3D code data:
◇ ◇ ◇ ◇ ◇ ◇ ◇

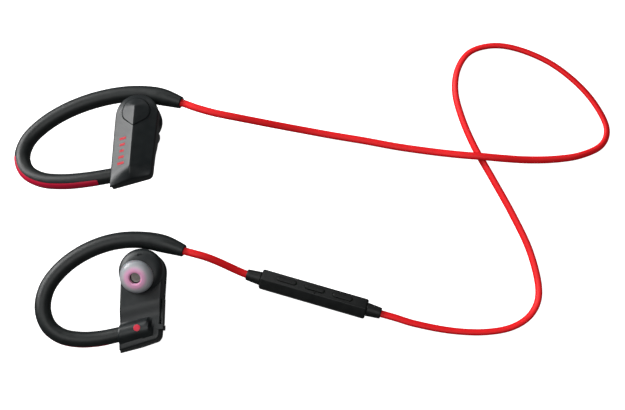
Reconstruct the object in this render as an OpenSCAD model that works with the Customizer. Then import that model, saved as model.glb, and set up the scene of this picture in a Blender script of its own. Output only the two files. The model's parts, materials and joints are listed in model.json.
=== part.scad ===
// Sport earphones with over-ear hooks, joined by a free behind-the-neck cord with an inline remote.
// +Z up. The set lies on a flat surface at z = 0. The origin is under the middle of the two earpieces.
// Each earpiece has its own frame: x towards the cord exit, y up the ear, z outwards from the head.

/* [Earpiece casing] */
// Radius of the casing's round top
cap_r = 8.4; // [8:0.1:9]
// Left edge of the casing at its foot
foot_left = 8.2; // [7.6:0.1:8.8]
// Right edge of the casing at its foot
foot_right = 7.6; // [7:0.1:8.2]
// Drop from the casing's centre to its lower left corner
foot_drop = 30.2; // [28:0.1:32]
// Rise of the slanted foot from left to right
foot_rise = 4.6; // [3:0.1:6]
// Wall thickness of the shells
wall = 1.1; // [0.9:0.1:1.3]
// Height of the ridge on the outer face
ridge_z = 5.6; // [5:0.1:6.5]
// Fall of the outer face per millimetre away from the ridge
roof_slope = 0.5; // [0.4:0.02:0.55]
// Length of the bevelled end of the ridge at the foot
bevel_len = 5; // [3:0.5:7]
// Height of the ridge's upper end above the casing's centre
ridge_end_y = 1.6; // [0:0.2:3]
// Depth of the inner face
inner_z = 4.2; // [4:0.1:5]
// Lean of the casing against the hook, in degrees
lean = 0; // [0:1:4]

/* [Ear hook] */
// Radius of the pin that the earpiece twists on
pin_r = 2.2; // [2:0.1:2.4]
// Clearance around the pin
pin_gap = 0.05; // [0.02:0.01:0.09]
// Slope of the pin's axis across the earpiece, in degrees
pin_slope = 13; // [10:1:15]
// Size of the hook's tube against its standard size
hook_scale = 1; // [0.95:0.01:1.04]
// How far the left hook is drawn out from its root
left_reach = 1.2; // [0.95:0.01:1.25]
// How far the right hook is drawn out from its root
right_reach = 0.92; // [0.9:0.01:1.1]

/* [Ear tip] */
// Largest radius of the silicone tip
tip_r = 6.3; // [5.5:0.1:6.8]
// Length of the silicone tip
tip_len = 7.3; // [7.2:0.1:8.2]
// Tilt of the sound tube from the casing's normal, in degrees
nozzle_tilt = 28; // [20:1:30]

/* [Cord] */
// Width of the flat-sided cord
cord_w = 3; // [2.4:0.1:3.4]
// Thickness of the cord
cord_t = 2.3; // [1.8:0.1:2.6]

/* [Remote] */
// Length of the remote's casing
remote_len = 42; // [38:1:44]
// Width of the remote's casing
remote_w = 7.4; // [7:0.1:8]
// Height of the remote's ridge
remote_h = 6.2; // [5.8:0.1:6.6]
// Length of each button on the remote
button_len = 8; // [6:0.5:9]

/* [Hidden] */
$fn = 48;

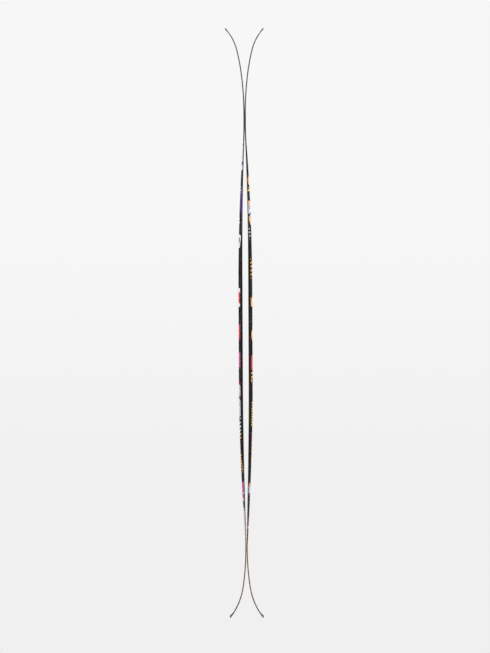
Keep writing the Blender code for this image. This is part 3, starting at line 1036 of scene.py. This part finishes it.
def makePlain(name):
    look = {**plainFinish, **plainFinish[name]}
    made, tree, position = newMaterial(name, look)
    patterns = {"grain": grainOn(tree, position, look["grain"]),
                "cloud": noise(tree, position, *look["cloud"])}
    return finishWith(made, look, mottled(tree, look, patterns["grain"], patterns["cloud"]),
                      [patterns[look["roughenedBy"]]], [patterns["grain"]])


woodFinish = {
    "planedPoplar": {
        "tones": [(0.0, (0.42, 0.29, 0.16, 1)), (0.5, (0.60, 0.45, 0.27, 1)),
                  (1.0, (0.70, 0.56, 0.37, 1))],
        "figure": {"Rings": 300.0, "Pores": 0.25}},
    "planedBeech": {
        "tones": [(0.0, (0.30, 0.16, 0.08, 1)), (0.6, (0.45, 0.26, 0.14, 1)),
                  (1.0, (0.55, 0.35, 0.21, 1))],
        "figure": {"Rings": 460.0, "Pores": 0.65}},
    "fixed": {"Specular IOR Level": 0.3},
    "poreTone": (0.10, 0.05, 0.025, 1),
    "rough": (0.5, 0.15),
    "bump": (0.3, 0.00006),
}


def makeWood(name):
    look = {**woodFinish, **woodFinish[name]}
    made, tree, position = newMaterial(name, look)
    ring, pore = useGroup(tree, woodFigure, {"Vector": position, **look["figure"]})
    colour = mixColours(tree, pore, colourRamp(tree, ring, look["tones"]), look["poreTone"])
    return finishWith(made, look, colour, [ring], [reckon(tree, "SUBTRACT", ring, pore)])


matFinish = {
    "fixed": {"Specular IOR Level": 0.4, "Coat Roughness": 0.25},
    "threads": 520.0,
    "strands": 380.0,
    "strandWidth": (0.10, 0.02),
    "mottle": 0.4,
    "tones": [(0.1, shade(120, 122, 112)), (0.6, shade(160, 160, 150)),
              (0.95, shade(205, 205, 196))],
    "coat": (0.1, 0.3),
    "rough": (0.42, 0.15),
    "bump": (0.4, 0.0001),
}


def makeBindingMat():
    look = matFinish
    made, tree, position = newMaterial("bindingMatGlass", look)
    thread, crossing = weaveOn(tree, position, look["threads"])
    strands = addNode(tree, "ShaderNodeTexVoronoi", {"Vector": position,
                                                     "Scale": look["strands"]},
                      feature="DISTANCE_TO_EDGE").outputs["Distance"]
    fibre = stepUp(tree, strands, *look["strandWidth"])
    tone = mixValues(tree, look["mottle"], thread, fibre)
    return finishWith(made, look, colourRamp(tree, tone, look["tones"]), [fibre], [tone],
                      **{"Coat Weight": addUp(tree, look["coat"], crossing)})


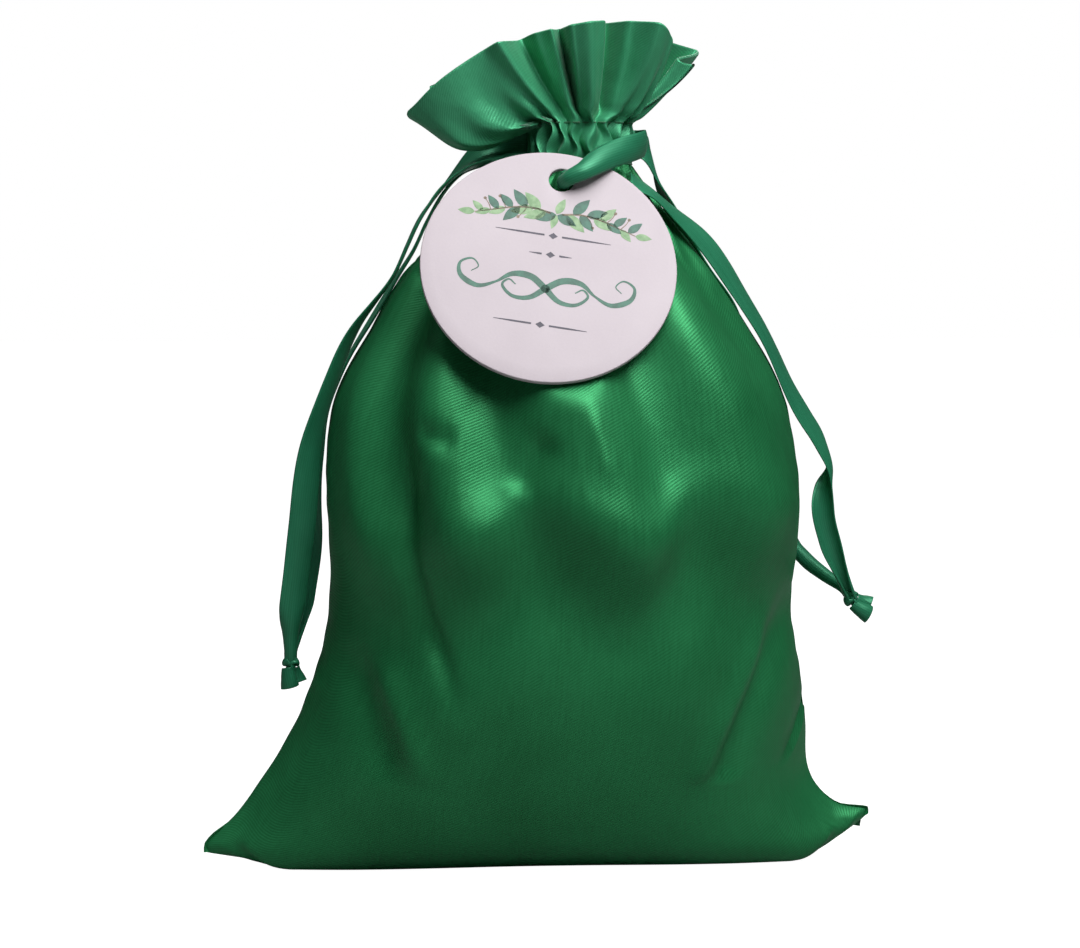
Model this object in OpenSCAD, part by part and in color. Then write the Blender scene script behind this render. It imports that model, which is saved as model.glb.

◇ ◇ ◇ ◇ ◇ ◇ ◇

DO THIS: Provide all the records again, word for word.

RESPONSE:
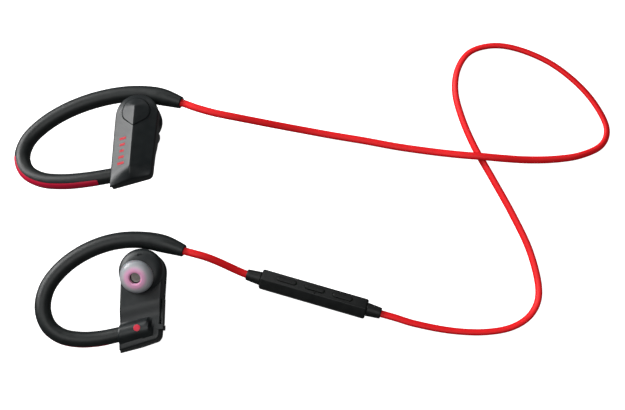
Reconstruct the object in this render as an OpenSCAD model that works with the Customizer. Then import that model, saved as model.glb, and set up the scene of this picture in a Blender script of its own. Output only the two files. The model's parts, materials and joints are listed in model.json.
=== part.scad ===
// Sport earphones with over-ear hooks, joined by a free behind-the-neck cord with an inline remote.
// +Z up. The set lies on a flat surface at z = 0. The origin is under the middle of the two earpieces.
// Each earpiece has its own frame: x towards the cord exit, y up the ear, z outwards from the head.

/* [Earpiece casing] */
// Radius of the casing's round top
cap_r = 8.4; // [8:0.1:9]
// Left edge of the casing at its foot
foot_left = 8.2; // [7.6:0.1:8.8]
// Right edge of the casing at its foot
foot_right = 7.6; // [7:0.1:8.2]
// Drop from the casing's centre to its lower left corner
foot_drop = 30.2; // [28:0.1:32]
// Rise of the slanted foot from left to right
foot_rise = 4.6; // [3:0.1:6]
// Wall thickness of the shells
wall = 1.1; // [0.9:0.1:1.3]
// Height of the ridge on the outer face
ridge_z = 5.6; // [5:0.1:6.5]
// Fall of the outer face per millimetre away from the ridge
roof_slope = 0.5; // [0.4:0.02:0.55]
// Length of the bevelled end of the ridge at the foot
bevel_len = 5; // [3:0.5:7]
// Height of the ridge's upper end above the casing's centre
ridge_end_y = 1.6; // [0:0.2:3]
// Depth of the inner face
inner_z = 4.2; // [4:0.1:5]
// Lean of the casing against the hook, in degrees
lean = 0; // [0:1:4]

/* [Ear hook] */
// Radius of the pin that the earpiece twists on
pin_r = 2.2; // [2:0.1:2.4]
// Clearance around the pin
pin_gap = 0.05; // [0.02:0.01:0.09]
// Slope of the pin's axis across the earpiece, in degrees
pin_slope = 13; // [10:1:15]
// Size of the hook's tube against its standard size
hook_scale = 1; // [0.95:0.01:1.04]
// How far the left hook is drawn out from its root
left_reach = 1.2; // [0.95:0.01:1.25]
// How far the right hook is drawn out from its root
right_reach = 0.92; // [0.9:0.01:1.1]

/* [Ear tip] */
// Largest radius of the silicone tip
tip_r = 6.3; // [5.5:0.1:6.8]
// Length of the silicone tip
tip_len = 7.3; // [7.2:0.1:8.2]
// Tilt of the sound tube from the casing's normal, in degrees
nozzle_tilt = 28; // [20:1:30]

/* [Cord] */
// Width of the flat-sided cord
cord_w = 3; // [2.4:0.1:3.4]
// Thickness of the cord
cord_t = 2.3; // [1.8:0.1:2.6]

/* [Remote] */
// Length of the remote's casing
remote_len = 42; // [38:1:44]
// Width of the remote's casing
remote_w = 7.4; // [7:0.1:8]
// Height of the remote's ridge
remote_h = 6.2; // [5.8:0.1:6.6]
// Length of each button on the remote
button_len = 8; // [6:0.5:9]

/* [Hidden] */
$fn = 48;

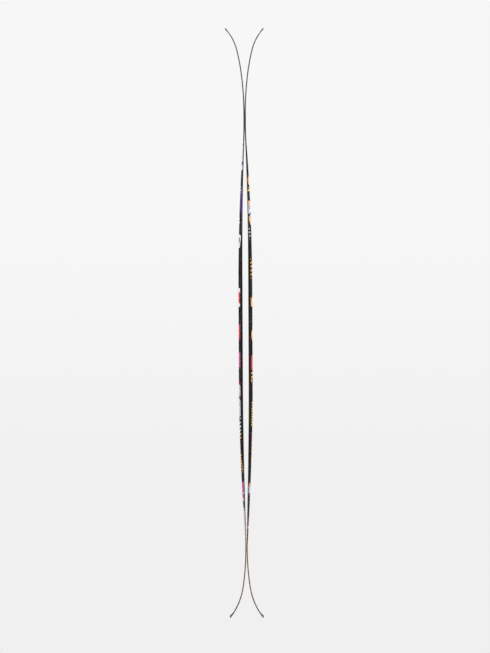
Keep writing the Blender code for this image. This is part 3, starting at line 1036 of scene.py. This part finishes it.
def makePlain(name):
    look = {**plainFinish, **plainFinish[name]}
    made, tree, position = newMaterial(name, look)
    patterns = {"grain": grainOn(tree, position, look["grain"]),
                "cloud": noise(tree, position, *look["cloud"])}
    return finishWith(made, look, mottled(tree, look, patterns["grain"], patterns["cloud"]),
                      [patterns[look["roughenedBy"]]], [patterns["grain"]])


woodFinish = {
    "planedPoplar": {
        "tones": [(0.0, (0.42, 0.29, 0.16, 1)), (0.5, (0.60, 0.45, 0.27, 1)),
                  (1.0, (0.70, 0.56, 0.37, 1))],
        "figure": {"Rings": 300.0, "Pores": 0.25}},
    "planedBeech": {
        "tones": [(0.0, (0.30, 0.16, 0.08, 1)), (0.6, (0.45, 0.26, 0.14, 1)),
                  (1.0, (0.55, 0.35, 0.21, 1))],
        "figure": {"Rings": 460.0, "Pores": 0.65}},
    "fixed": {"Specular IOR Level": 0.3},
    "poreTone": (0.10, 0.05, 0.025, 1),
    "rough": (0.5, 0.15),
    "bump": (0.3, 0.00006),
}


def makeWood(name):
    look = {**woodFinish, **woodFinish[name]}
    made, tree, position = newMaterial(name, look)
    ring, pore = useGroup(tree, woodFigure, {"Vector": position, **look["figure"]})
    colour = mixColours(tree, pore, colourRamp(tree, ring, look["tones"]), look["poreTone"])
    return finishWith(made, look, colour, [ring], [reckon(tree, "SUBTRACT", ring, pore)])


matFinish = {
    "fixed": {"Specular IOR Level": 0.4, "Coat Roughness": 0.25},
    "threads": 520.0,
    "strands": 380.0,
    "strandWidth": (0.10, 0.02),
    "mottle": 0.4,
    "tones": [(0.1, shade(120, 122, 112)), (0.6, shade(160, 160, 150)),
              (0.95, shade(205, 205, 196))],
    "coat": (0.1, 0.3),
    "rough": (0.42, 0.15),
    "bump": (0.4, 0.0001),
}


def makeBindingMat():
    look = matFinish
    made, tree, position = newMaterial("bindingMatGlass", look)
    thread, crossing = weaveOn(tree, position, look["threads"])
    strands = addNode(tree, "ShaderNodeTexVoronoi", {"Vector": position,
                                                     "Scale": look["strands"]},
                      feature="DISTANCE_TO_EDGE").outputs["Distance"]
    fibre = stepUp(tree, strands, *look["strandWidth"])
    tone = mixValues(tree, look["mottle"], thread, fibre)
    return finishWith(made, look, colourRamp(tree, tone, look["tones"]), [fibre], [tone],
                      **{"Coat Weight": addUp(tree, look["coat"], crossing)})


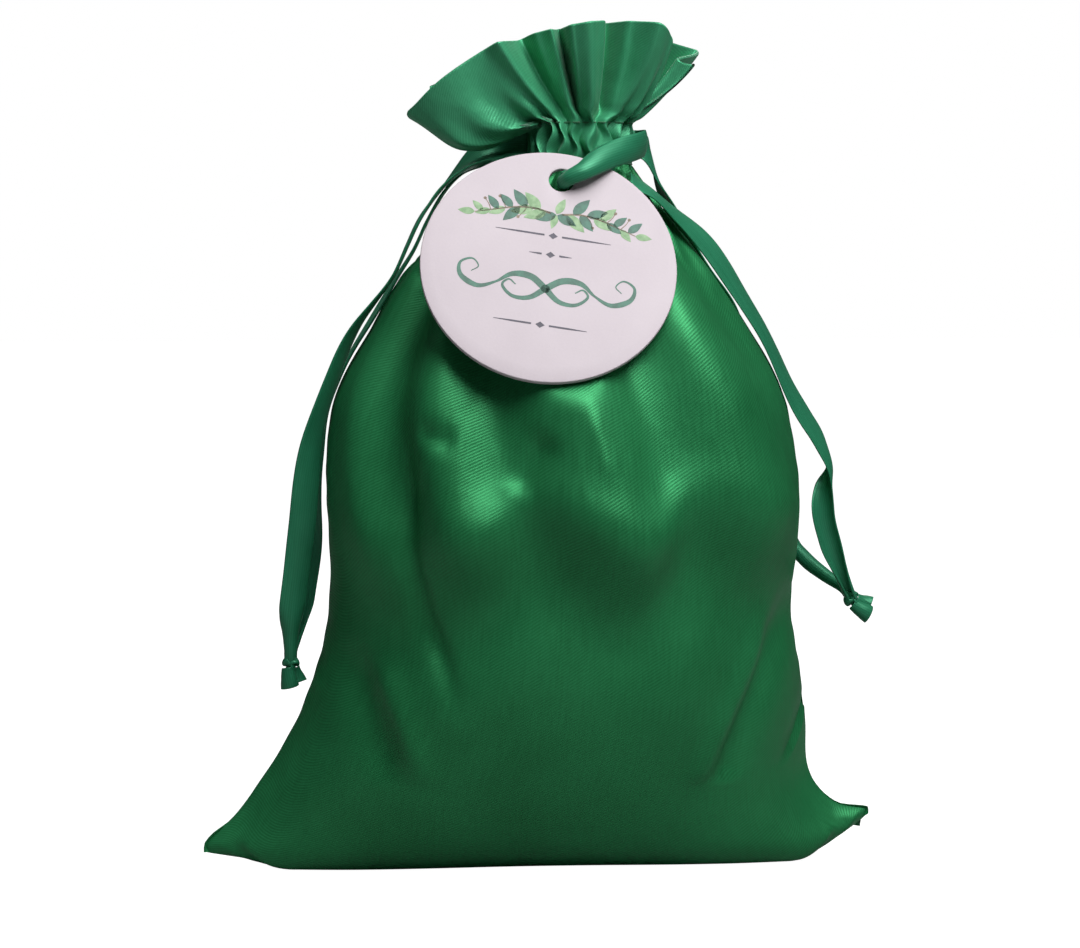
Model this object in OpenSCAD, part by part and in color. Then write the Blender scene script behind this render. It imports that model, which is saved as model.glb.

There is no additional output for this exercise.